Location, location, duration
These days, people driving by the barbershop between 7 a.m. and 2 p.m. Monday, Tuesday, Thursday or Friday can see Dacci working on a customer or sitting in the chair, reading and waiting for one to drop in.
"You can't tell when you're going to be busy," he says. "You can have as many as 30 a day or as few as one."
Dacci says he has been at the same room for 56 years, but then he corrects himself, because he started out at 105 Walton but moved to 111 in 1960, when the barbershop and the beauty parlor swapped places. It's all the same building. Across the street is the Fayette County Public Schools' main office. For Dacci and many of his regulars, it will always be the old Henry Clay High School, their alma mater.
"I told John he needed to get some younger customers because of all the gray hair on the floor," Bill Combs says as he pays for a trim.
Dacci says seeing his customers is what keeps him wanting to work. He has cut one man's hair for 56 years.
What makes them keep coming back? "I just try to do what they ask me to do," Dacci says. "Sometimes I don't succeed."
"Will you apologize to your wife for me?" he asks as he brushes off a customer's collar. "That's about as pretty as I can make you."
The shop's name might not have changed, but the neighborhood has.
"There used to be nine diagonal parking spaces out front and no parking meters," Dacci says. "The old Henry Clay post office was around the corner." There were fewer cars and more foot traffic, which is how it happened that, as he stood in the doorway on a mild November afternoon almost 50 years ago, a passerby told him President John F. Kennedy had been shot. Everybody who was old enough remembers where they were when they heard the news, but how many still work in the same place?

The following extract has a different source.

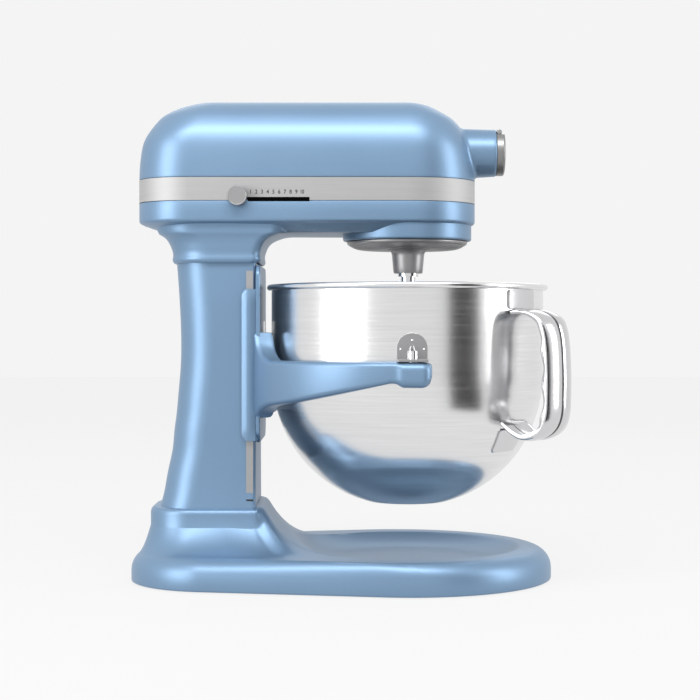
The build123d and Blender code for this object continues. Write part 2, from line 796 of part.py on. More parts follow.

Hardly wet behind the ears
When Dacci settled in at Ray's in 1957, he'd already served in the Air Force in Korea and held a couple of other jobs. He worked for well-known Kentucky businessman Garvice Kincaid, giving out small loans from an office in Paris. But giving out loans had a big downside: reeling them back in when people defaulted, and Dacci had no desire to be a repo man. So he enrolled in a barber school in Louisville.
What did he learn there? "Not a damn thing," Dacci says. Or at least nothing about cutting hair. "I learned about the different systems of the body" — the nervous system, the circulatory system. The curriculum was, apparently, left over from medieval days, when barbers were bloodletters.
"When I went to barber school, there was a barbershop in Louisville that carried leeches for black eyes," says Dacci.
It wasn't until he started working alongside Ray that he really learned the trade, cutting one head of hair after another, six days a week, from 7 in the morning to 6 at night. The waiting area held eight to 10 people. Customers would come in every two weeks, because the styles of the day — flat tops, short on the sides — required frequent trims.
"People used to be lined up. We did 50 percent of our business on Saturdays," he says.
"We did a lot of shaving then. I still shave around the ears with a straight razor. Still use scissors a lot," Dacci says. "Lately, I've gotten a lot of new customers that like the scissor cut."
The longer hairstyles that became popular in the 1960s cut into the barbering trade. Unless you were comedian George Gobel, the flattop was definitely out. A few years after taking over the shop in 1969, Dacci made it a one-chair, one-sink operation, and that's how it has stayed, with one modification: When he lost part of a leg in a ladder accident in 1990, a customer helped him attach a dentist's stool to the chair so he could sit while he worked. He's been his own boss all these years and nobody else's. "If I get tired, I close the door and go home."
A 'fishency' expert
A sign in the barbershop window warns of a "highly contagious fishing pox" on the premises. Dacci might have spent a lifetime as a barber, but his customers know he's a fisherman at heart. For more than 20 years, he and his wife, Marjorie, Ray's daughter, have lived on Herrington Lake, where they can commune with nature and their family while catching largemouth bass. This means Dacci has a 40-minute commute on workdays to open up on Walton at 7. When roads are bad, it can take twice as long. But he intends to keep coming "as long as my health holds up."
On a recent afternoon, Robert S. Penn Jr., age "90¾," is getting a trim. "John, it just gets thinner and thinner up there," he says as Dacci snips.
Penn is one of Dacci's newer customers. He's been coming only about 20 years.
"This is a good man here," Penn says. "He can tell the best fish stories you ever heard."
"Some of them are true," says Dacci.
When he started out in 1957, a haircut cost a dollar and a shave was 50 cents. Now the price is $10 each, but at Ray's Barber Shop, the fish stories — and on the right days, the fish — will always be free.